In order to get the words to look just right, I did a Google Image search for "We the People."  I pasted the image into Preview and flipped the image so that it appeared backwards and placed that underneath my parchment to use as a piping guide.

For the cake

1 1/2 pounds unsalted butter, room temperature  (6 sticks)
6 cups sugar
9 cups flour
3 tablespoons baking powder
2 teaspoons salt
3 1/2 cups buttermilk
2 tablespoons vanilla
15 eggs
red and blue food coloring

(this is a very large batch.  If you don't have a large enough mixer, simply cut it in half and make it twice).

•Preheat oven to 325º.

•Cream together the butter and sugar until light and fluffy.

•Add the eggs, one at a time, scraping the sides of the bowl between each addition.  Add the vanilla.

•In a large bowl, whisk together the dry ingredients for at least 45 seconds.

•Add the flour and buttermilk in alternating additions, mix on medium speed until smooth.

•Line a quarter sheet pan (9" x 13") with parchment paper.  Spray with non-stick spray.  Spread about 3 cups of batter evenly into the prepared pan and bake until just set but not fully baked, about 15 to 20 minutes.  Allow to cool.  This will be the layer from which you stamp out the stars.

•Prepare four 9" cake rounds by lining with parchment and spraying with non-stick cooking spray.  Spread 1 1/2 cups of plain batter evenly into each of the prepared pans.  Bake until the cake just springs back, 15 to 20 minutes.  Carefully release the cakes from the pans onto a cooling rack and allow to cool completely.  Clean the pans and line with parchment and spray with non-stick spray again.

•Place 6 cups from the remaining plain batter into a large bowl and add about 6 drops of red food (add more if you want a deeper red).  Place 1 1/2 cups of red batter into each of the four prepared pans and bake until the cake just springs back, about 15 to 20 minutes.

•Stir about 4 to 5 drops of deep blue food coloring into the remaining batter.  Prepare a 6" cake round by lining the bottom with parchment and spraying with non-stick spray.  Spread half the blue batter into the 6" cake pan.

•Using a small star cookie cutter (mine's about 1 1/2 inches tall), stamp out stars from the quarter sheet pan of plain, barely baked, cake.  Nestle the stars firmly into the batter.

Stars stuck into the batter. If you'd like the stars to form a ring on the outside of the vertical stripes, Place a 4" ramekin on the inside of the cake pan to create a tube.  Trim the remaining red and white cake layers to fit inside the 4" hole created by the ramekin.  
•Pipe the remaining blue batter in between and over the stars.  Smooth out with a small offset spatula.

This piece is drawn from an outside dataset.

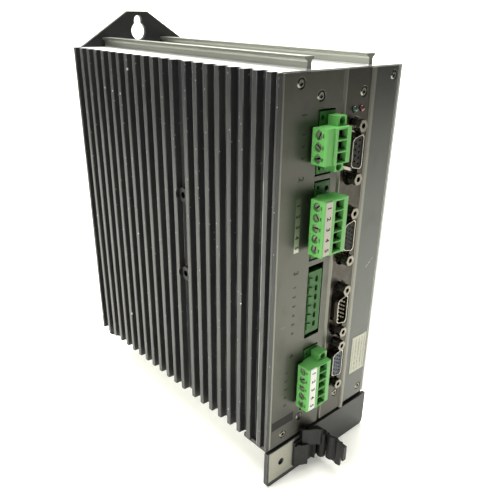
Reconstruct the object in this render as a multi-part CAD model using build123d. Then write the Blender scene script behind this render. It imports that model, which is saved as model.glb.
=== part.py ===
from build123d import *
import math
import os

os.makedirs("parts", exist_ok=True)

# Book-size servo drive in millimetres.
# It is drawn from the lower front left corner of the housing: X to the right from the fin tips,
# Y backwards from the front face and Z up from the underside. PLACE then moves every node so that the
# origin is on the rear mounting face, on the keyhole's centre line, level with the housing's underside.

# Housing
WIDTH = 84.0
HEIGHT = 191.0
DEPTH = 174.0
SHEET = 2.0
CASE_LEFT = 9.0
COVER_T = 1.6
PLACE_X = 44.0

# Heat sink, an extrusion with upright ribs
FIN_PITCH = 8.21
FIN_TIP = 3.0
FIN_DEPTH = 3.8
FIN_FIRST = 6.5
FIN_COUNT = 20
FIN_SPLIT = 8
FIN_SPLIT_EXTRA = 2.6
FIN_EDGE = 0.45
SINK_SCREW_Y = 69.4
SINK_SCREW_Z = (80.0, 125.0)

# Rear mounting plate
PLATE_LEFT = 4.2
PLATE_TOP = 211.0
PLATE_BOTTOM = -12.0
KEY_Z = 206.0
KEY_WIDE_Z = 199.7
KEY_R = 2.75
KEY_WIDE_R = 5.1
FOOT_SPACING = 65.0
FOOT_Z = -6.0
FOOT_R = 2.75

# Rails on top of the housing
RAIL_X = (21.0, 62.6)
RAIL_W = 5.6
RAIL_TOP = 196.3
RAIL_FRONT = 4.0

# Front panels
PANEL_LEFT = 2.4
GROOVE_X = 40.3
RIB_X0 = 59.3
RIB_X1 = 62.1
RIB_FRONT = -0.8
COVER_X0 = 62.5
COVER_X1 = 82.1
COVER_RETURN = 12.0
PANEL_Z0 = 0.3
PANEL_Z1 = 190.7

# Pluggable terminals, 5.08 mm pitch
PITCH = 5.08
HEADER_X0 = 25.2
HEADER_X1 = 34.9
HEADER_FRONT = -0.1
HEADER_GAP = 0.95
PIN_X = 29.8
PLUG_X0 = 19.8
PLUG_X1 = 36.1
PLUG_FRONT = -9.3
PLUG_BACK = -0.4
SCREW_Y = -4.7
ENTRY_X0 = 27.5
ENTRY_X1 = 33.4
MARKER_X0 = 20.8
MARKER_X1 = 25.4
MARKER_DEPTH = 0.65
FLANGE_HOLE_X = 33.0
FLANGE_HOLE_OUT = 2.45
X2_OUT = 1.6
X1_Z = 160.4
X2_Z = 123.85
X3_Z = 80.4
X4_Z = 35.1
X1_POLES = 3
X2_POLES = 5
X3_POLES = 6
X4_POLES = 5

# D-sub connectors, size E shells standing upright
DSUB_X = 49.6
DSUB_Z = (153.8, 111.8, 70.0, 36.4)
JACK_SPACING = 25.0
SHELL_OUT = -3.4

# Earth bracket and cable clamp
BRACKET_Z0 = -24.4
BRACKET_FRONT = -0.9
BRACKET_BACK = 1.5
EARTH_X = 10.8
EARTH_Z = -11.6
EARTH_R = 2.1
CLAMP_PIN_X = 38.8
CLAMP_PIN_Y = -6.0

# Circuit boards
POWER_BOARD_X = 35.0
CONTROL_BOARD_X = 57.0
BOARD_T = 1.6

PLACE = Pos(-PLACE_X, -DEPTH, 0)


def slab(x0, x1, y0, y1, z0, z1):
    """Box between two corners."""
    return Pos((x0 + x1) / 2, (y0 + y1) / 2, (z0 + z1) / 2) * Box(x1 - x0, y1 - y0, z1 - z0)


def rod_x(y, z, x0, x1, r):
    return Pos((x0 + x1) / 2, y, z) * Rot(0, 90, 0) * Cylinder(r, x1 - x0)


def rod_y(x, z, y0, y1, r):
    return Pos(x, (y0 + y1) / 2, z) * Rot(90, 0, 0) * Cylinder(r, y1 - y0)


def rod_z(x, y, z0, z1, r):
    return Pos(x, y, (z0 + z1) / 2) * Cylinder(r, z1 - z0)


def prism_z(points, z0, z1):
    face = make_face(Polyline(*points, close=True))
    return Pos(0, 0, z0) * extrude(face, amount=z1 - z0, dir=(0, 0, 1))


def prism_y(points, y0, y1):
    """Outline in X and Z, drawn out along Y."""
    face = make_face(Plane.XZ * Polyline(*points, close=True))
    return Pos(0, y0, 0) * extrude(face, amount=y1 - y0, dir=(0, 1, 0))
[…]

•Bake the blue/star batter cake for 45 minutes to an hour or until the middle of the cake springs back when gently poked.  Allow to cool completely.  Release from the pan and carefully level the top of the cake with a serrated knife.

For the filling

1 stick unsalted butter, room temperature
2 (8 ounces) packages of Philadelphia cream cheese, at room temperature
4 cups of confectioner's sugar
1 tablespoon egg white powder (optional)

•Place all the ingredients into a stand mixer fit with the paddle attachment and mix until smooth.

To assemble

Place a plain round of cake onto a cardboard cake round.  Spread a very thin layer of filling on top of the cake, just enough to create and adhesive.  You should be able to see the cake underneath the filling.

•Continue by placing a red layer on top of the plain and spreading a small amount of filling on top of that.  Continue until you have 6 alternating layers or red and white layers.  Freeze until set, about 1 hour.

•Measure the height of your blue, star filled layer,  I make a line on a sharp knife with a Sharpie to mark the height of the blue layer.  Cut a 6"round from the center of your red and white layers, cutting as deeply as the mark on your knife.  Carefully pull out the center 6" layers and replace them with the blue layer.  Press firmly.

•Spread another very thin layer of filling on top of the cake and place the remaining plain layer on top.  Spread another thin layer of filling and top with the last red layer.

•Using the remaining filling, spread an even layer along the sides and top of the cake.  Measure the height of the cake and carefully trim the joconde sides.  Carefully press the joconde sides onto the cake.   Place the cake in the freezer to set, about 2 hours.

•Break up the remaining pieces of joconde sides and place on a parchment lined sheet pan.  Place in a 200 degree oven for 20 minutes to dry out the cake.  Allow to cool and pulverize in a food processor until you get a fine powder.  Sprinkle the cake powder on top of the finished cake.